France: Returning to its Roots

On this page we present the salient features of the French Economy since the onset of the Great Recession in a global perspective, where the comparison is with the EU28 and the United States.

The first figures below show the path of Real GDP and its components since the recession. We have indexed all variables to the first quarter of 2008 and thus should be taken as relative measures.

GDP and Main Aggregates

The French Great Recession was quite similar to that in the U.S. Both countries saw their economies contract by around 4% and both recovered by 2011. Following its recovery, however, France began to look less like the U.S. and became more similar to the rest of Europe.

The figure above shows the year-on-year growth rate for the U.K. economy. That is the growth for 2010Q1 should be read as the Real GDP growth rate between 2009Q1 and 2010Q1. We rely on these numbers rather than annualized quarterly growth rates as we believe they paint a more reliable picture of long-run trends. The French economy had an almost identical growth profile to the U.S. and subsequently returned to its European roots. Though, France did not contract during the 2012-2013 period as the rest of Europe, its depressed growth combined with Europes higher growth over the following 7 years was enough to bring French and European relative GDP back together.

French consumption was remarkably consistent throughout the recession, but has subsequently been lack-luster compared to the U.S. In fact, French household consumption growth has remained below that of the U.S. since 2010Q2.

The story is much the same with respect to fixed capital formation. The downturn was more forgiving for the French economy than the rest of the EU, however, the two have almost come back together.


The divergence in trade between the French and other EU member nations remains more persistent. French imports recovered a year faster than the rest of the EU and have thereafter grown at about the same rate, settling around a year-on-year growth rate of 5% since 2014Q1.

French exports are a reflection of French imports: the recovery was slower than the rest of the EU, but year-on-year export growth between the two was quite similar through 2014Q1. Since then, however, year-on-year export growth has been 0.3 and 0.8 percentage points higher among the EU28 than France itself.


The Labor Market

French data is not readily available for all measures of interest in the Eurostat database, so we only present the unemployment rate here. From this limited information available to us here, the French labor market is weak compared to the rest of the West. As with the Netherlands and Spain, unemployment saw an noticeable rise during the Great Recession and the after-shock. Moreover, high French unemployment has been more persistent than in other countries.

The Role of Government

The French entered the Great Recession with a significant and increasing stock of outstanding debt.  The figure below shows the response as measured by the debt-to-GDP ratio.

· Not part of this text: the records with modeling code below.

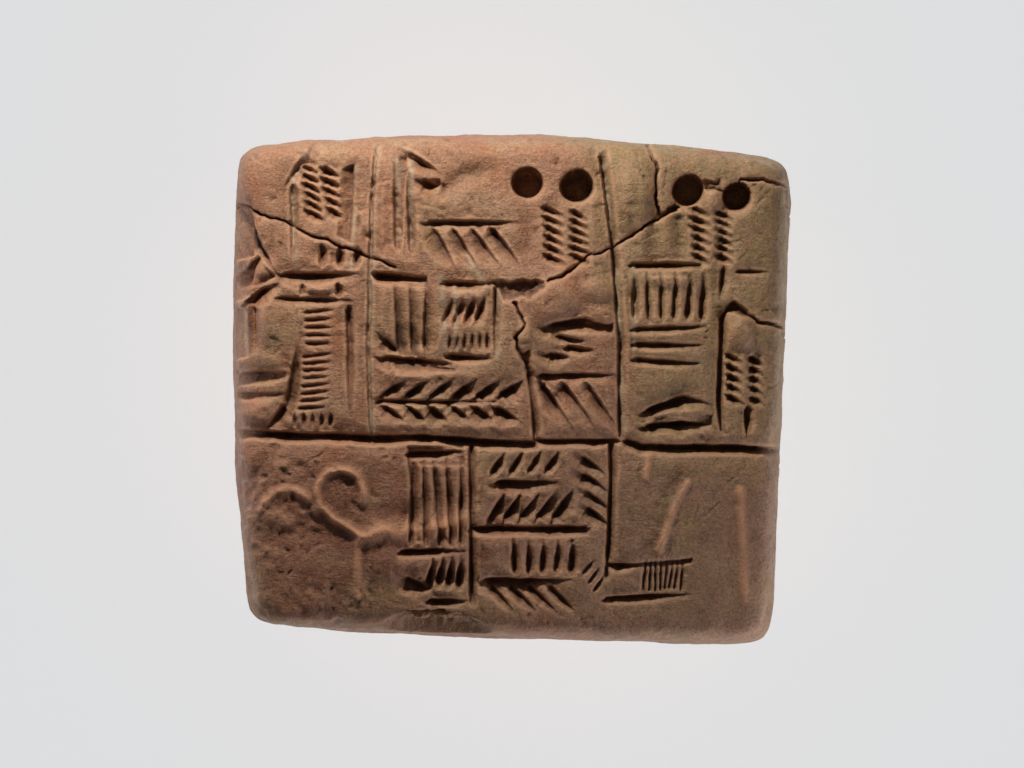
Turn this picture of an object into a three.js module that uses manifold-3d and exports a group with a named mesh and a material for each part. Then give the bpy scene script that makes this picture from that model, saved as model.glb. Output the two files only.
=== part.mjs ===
// A small clay tablet of the early writing age, lying on its back with the written face up.
// Millimetres, +Z up. X runs along the longest side and Y along the other side of the face.
// The origin is under the middle of the tablet, on the surface that it lies on.
import * as THREE from 'three';
import { mergeVertices } from 'three/addons/utils/BufferGeometryUtils.js';
import Module from 'manifold-3d';

const wasm = await Module();
wasm.setup();

// ---- Driving dimensions -------------------------------------------------------------------

// Heights above the surface it lies on.
const THICKNESS = 41.2;
const WAIST = 21; // the widest line round the sides
const CROWN = 2; // rise of the written face from its edges to its middle
const REST_CUT = 0.4; // what the flat resting spot takes off the swelling back

// Where the four edges of the plan would meet if its corners were sharp, and how far each edge
// bows outwards at its middle.
const LOWER_LEFT = [-28.3, -25.3];
const LOWER_RIGHT = [27.8, -27.4];
const UPPER_RIGHT = [30.1, 24.8];
const UPPER_LEFT = [-29.5, 26.1];
const BOW = { left: 1.0, right: 0.2, top: 1.9, bottom: 0.5 };
const HALF_LENGTH = 29.4;
const HALF_WIDTH = 26.4;

// Powers of the curves: a high power gives a tight corner and a flat middle.
const PLAN_POWER = 24;
const RIM_POWER = 44;
const EDGE_POWER = 3;
const BACK_POWER = 3;
const BACK_CENTRE_POWER = 2.4;
const BACK_BLEND = 6;

// Rings of the two skins, from the middle of a face (0) to the widest line (1).
const FRONT_RINGS = [0, 0.42, 0.78, 0.91, 0.955, 0.98, 0.992, 0.998, 1];
const BACK_RINGS = [0, 0.22, 0.45, 0.65, 0.8, 0.91, 0.97, 0.994, 1];

// Tool marks.
const RULE = { width: 0.95, depth: 0.95 };
const STROKE = { width: 0.8, depth: 0.7 };
const FINE = { width: 0.5, depth: 0.45 };
const BROAD = { width: 1.9, depth: 0.55 };
const CRACK = { width: 0.4, depth: 1.1 };
const ROUND = { depth: 3.2, lean: 0.7, taper: 0.82 };
const CLEAR = 1.6; // how far a cutter stands out of the face
const SINK = 0.5; // how far a raised form reaches into the body

// ---- The body -----------------------------------------------------------------------------

// A point of the plan from its place across (-1 to 1) and along (-1 to 1).
function plan(u, v) {
  const left = (1 - u) / 2;
  const right = (1 + u) / 2;
  const low = (1 - v) / 2;
  const high = (1 + v) / 2;
  const blend = (axis) =>
    low * (left * LOWER_LEFT[axis] + right * LOWER_RIGHT[axis]) +
    high * (left * UPPER_LEFT[axis] + right * UPPER_RIGHT[axis]);
  const x = blend(0) + (1 - v * v) * (right * BOW.right - left * BOW.left);
  const y = blend(1) + (1 - u * u) * (high * BOW.top - low * BOW.bottom);
  return [x, y];
}

// The height of the written face over a place of the plan.
function faceHeight(u, v) {
  const size = (Math.abs(u) ** PLAN_POWER + Math.abs(v) ** PLAN_POWER) ** (1 / PLAN_POWER);
  const rim = Math.max(0, 1 - size ** RIM_POWER) ** (1 / EDGE_POWER);
  const crown = Math.max(0, 1 - u * u) * Math.max(0, 1 - v * v);
  return WAIST + (THICKNESS - WAIST - CROWN * (1 - crown)) * rim;
}

// The place (u, v) of a point given in millimetres, found by closing in on it.
function place(x, y) {
  let u = x / HALF_LENGTH;
  let v = y / HALF_WIDTH;
  for (let turn = 0; turn < 8; turn++) {
    const [px, py] = plan(u, v);
    u += (x - px) / HALF_LENGTH;
    v += (y - py) / HALF_WIDTH;
  }
  return [u, v];
}

function heightAt(x, y) {
  return faceHeight(...place(x, y));
}

// How much longer the face is than its plan at a point: 1 where it is level, more on the rim.
function steepness(x, y) {
  const step = 0.05;
  const dx = (heightAt(x + step, y) - heightAt(x - step, y)) / (2 * step);
  const dy = (heightAt(x, y + step) - heightAt(x, y - step)) / (2 * step);
  return Math.hypot(1, dx, dy);
}

// The direction of a ring's point: steps along a side crowd towards its corners.
function sideStep(share) {
  return 0.55 * share + 0.45 * Math.sin((share * Math.PI) / 2);
}

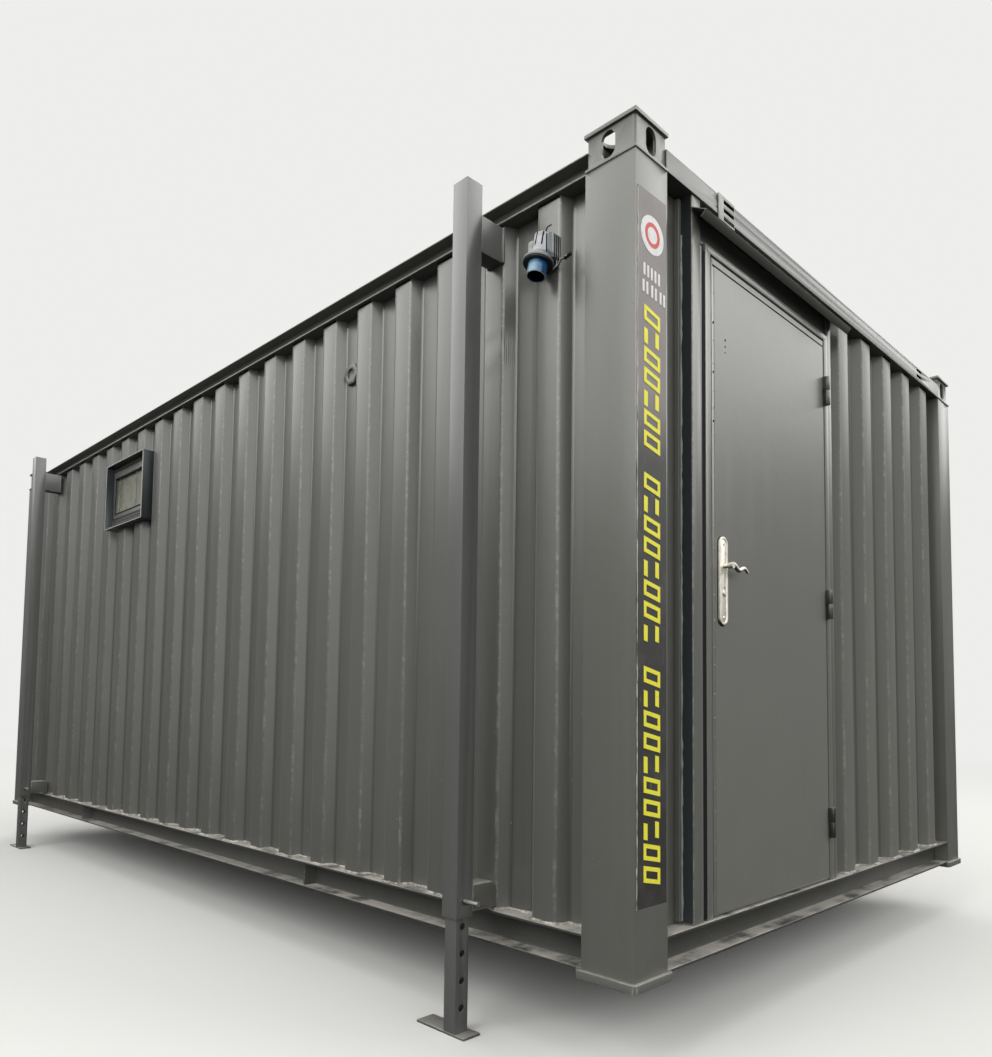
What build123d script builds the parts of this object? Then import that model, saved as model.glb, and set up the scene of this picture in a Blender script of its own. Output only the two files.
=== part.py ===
"""Portable site cabin of corrugated steel, standing on four telescopic jack legs.

X runs across the door end, Y from the door end to the rear end and Z up.
The origin is on the ground under the middle of the cabin.
Sizes are in millimetres. Places along a wall are told from the left front corner.
"""

import os

from build123d import *

# Shell
width = 2743
length = 5486
height = 2438
ground_clearance = 225

# Corner posts
post_x = 157
post_y = 179
post_wall = 6

# Base plates under the posts
plate_thickness = 25
plate_lip = 11
plate_inner_lip = 18
plate_clip = 9

# Lifting heads on the posts
cap_thickness = 12
cap_overhang = 3
cap_inner_lip = 4
head_height = 98
head_inset = 5
head_short_x = 3
head_short_y = 6
head_wall = 10
lip_thickness = 8
lip_overhang = 3
slot_width = 50
slot_height = 82
slot_x = 82
slot_y = 100
head_round = 10
cap_hole_x = 63
cap_hole_width = 62
cap_hole_length = 112

# Base beams with outward flanges
beam_bottom = 20
beam_top = 121
beam_flange = 8.5
beam_web_set = 58
beam_web = 6
frame_depth = 100
stiffener = 8
stiffener_set = 4
stiffener_places = (1600, 4100)

# Top rails of the long sides
rail_drop = 55
rail_depth = 68
rail_upper_flange = 5
rail_lower_flange = 6
rail_web_set = 45
rail_web = 6

# Header boxes of the ends
header_drop = 49
header_depth = 65
header_wall = 5
vent_slot_length = 67
vent_slot_height = 13
vent_slot_pitch = 27.5
vent_slot_drop = 14
vent_left = 477
vent_right_set = 399

# Vent plate on the front header
vent_plate_left = 445
vent_plate_right = 546
vent_plate_rise = 4
vent_plate_drop = 16
vent_plate_thickness = 3

# Corrugated walls
crest_set = 15
valley_set = 60
crest_width = 90
crest_slope = 20
side_pitch = 240.2
side_first = 112
end_pitch = 239
rear_first = 94
front_first = 87

# Floor
joist_width = 50
joist_wall = 6
joist_count = 11
deck_thickness = 28

# Roof
roof_drop = 11
roof_rib_height = 18
roof_pitch = 254
roof_rib = 80
roof_slope = 14
roof_first = 60

# Door portal
portal_left = 300
portal_width = 50
portal_face = 5
portal_right_face = 12
portal_right = 1325
lintel_face = 22
groove_width = 32

# Door frame
frame_face = 8
frame_band = 33
frame_head_band = 25
frame_right = 1284
frame_drop = 119
frame_rebate = 60
stop_width = 12

# Door leaf
door_gap = 6
leaf_face = 10
leaf_thickness = 44
leaf_lift = 7

# Hinges
hinge_radius = 11
hinge_pin_radius = 5
hinge_pin_length = 44
hinge_fit = 0.3
hinge_half = 55
hinge_gap = 0.3
hinge_y = -4
hinge_low = 334
hinge_drop = 199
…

Following the Great Recession, the French debt-to-GDP ratio has increased by over 30 percentage points. Despite almost reaching 100%, it’s current trend suggests that it has not yet leveled off. Moreover, French government spending has grown at a year-on-year rate of 1.5% on average since 2010Q1, noticeably faster and more persistent than the rest of the West. The consistent pattern of government consumption in France suggests to us a shift in long term fiscal policy.